Ruts

  • Ruts
  • The Crack (Virgin Int'l) 1979  (Virgin) 1988  (Blue Plate) 1991 
  • Grin & Bear It (Virgin) 1980 
  • The Peel Sessions EP (UK Strange Fruit) 1986 
  • Live and Loud!! (UK Link) 1987 
  • The Ruts Live (UK Dojo) 1987 
  • You Gotta Get Out of It (Virgin) 1987 
  • The Peel Sessions Album (UK Strange Fruit) 1990 
  • Ruts D.C.
  • Animal Now (Virgin) 1981 
  • Rhythm Collision (Bohemian) 1982 
  • Ruts DC and the Mad Professor
  • Rhythm Collision Dub Vol. 1 [tape] (ROIR) 1987 

On The Crack, the Ruts meld the Pistols’ instrumental attack with leader Malcolm Owen’s Strummeresque bellow; while less inspired than either of those bands, the Ruts started out with far more finesse (including nimble bass). True to their early association with reggae collective Misty in Roots (sponsor of their first 45), the Ruts often incorporated reggae riffs — adeptly, not heavy-handedly and without missing a single roughshod 4/4 stride. Simple, straightforward political lyrics are heartfelt but not strident.

The late-’80 Grin & Bear It compilation is odds’n’sods and sounds it, but the LP does contain an assortment of minor gems (including their pre-Virgin debut 45, live sides, etc.), highlighted by brilliant career-high-point single “Staring at the Rude Boys.” In short, a fitting tribute (as intended) to Owen, dead of an OD four months previously.
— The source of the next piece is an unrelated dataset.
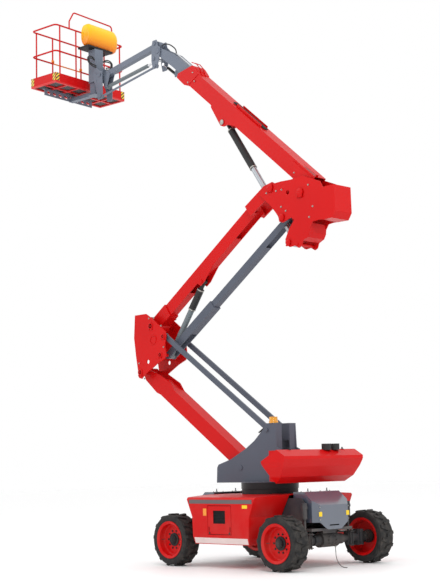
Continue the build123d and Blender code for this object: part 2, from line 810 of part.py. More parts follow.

As Ruts D.C. (for da capo) the remaining three made saxist/keyboardist Gary Barnacle a full member. On Animal Now, personal themes of self-doubt and angst (“Despondency,” anyone?) get equal airing with the usual attacks on hypocrisy and social manipulation. It’s often gripping, but undercut by a tendency to infuse intrusive jazz-funk touches.

Minus Barnacle (who departed for session work and Leisure Process), the trio — along with the Mad Professor, a British reggae producer — cut Rhythm Collision, an LP of funk-inflected reggae in ready-made dub form, akin in concept to Dennis Bovell’s I Wah Dub. It’s a sharp, sometimes powerful, sometimes catchy piece of work, with saxist Dave Winthrop (ex-Secret Affair) and one Mitt (harmonica) supplying additional shades to the dark-hued mood. In 1987, the long-deleted record was reissued on cassette, with a credit that played up the reggae connection, as Rhythm Collision Dub Vol. 1.

Although Ruts D.C. stopped working in 1983, archival releases keep on appearing. Joy Division and the Ruts were BBC DJ John Peel’s two favorite bands, so it’s fitting they’ve both been remembered in the Peel Sessions EP series. The Ruts’ artifact from May 1979 unfortunately doesn’t debut any long-lost material, and the versions sound too similar to the tracks on The Crack to get worked up about it, but it nevertheless documents a great band.

The Ruts Live and Live and Loud!!, on the other hand, fail to document anything. Though both are legal releases, they sound like bootlegs; the muddy audio falls far short of capturing what was an explosive live band. In particular, Live and Loud gets the concert right, but used the wrong tape: the live track recorded at the Marquee on the UK edition of The Crack sounds great, but the same concert, as presented here, is of dodgy quality. Until a true live artifact can be excavated and released, these two are for scholars only.

While filled with inarguably great music, the CD-only You Gotta Get Out of It, is one screwed-up package. The material (all of The Crack plus half of Grin & Bear It) is haphazardly intermingled, “West One” (the band’s epic swan song) is twice listed as “West On” and the notes confuse the two LP titles, incorrectly identifying the tracks’ original sources. Bizarrely, the same label that released the Ruts’ albums in the first place is responsible for this inexcusable mess. Perhaps to correct its folly, Virgin later issued a proper CD of The Crack with the original sleeve artwork, following its twelve songs with the three B-sides (including the Damned-inspired “I Ain’t Sofisticated”) omitted from Grin & Bear It.

The Peel Sessions Album renders the series’ EP obsolete, adding two sessions of far more archival merit that offer genuinely different views of familiar songs. The “Savage Circle” here blisters with a more staccato attack; “Dope for Guns” is far faster and meaner; “In a Rut” gets entirely new treatment. A sterling document of the second punk wave’s most explosive band.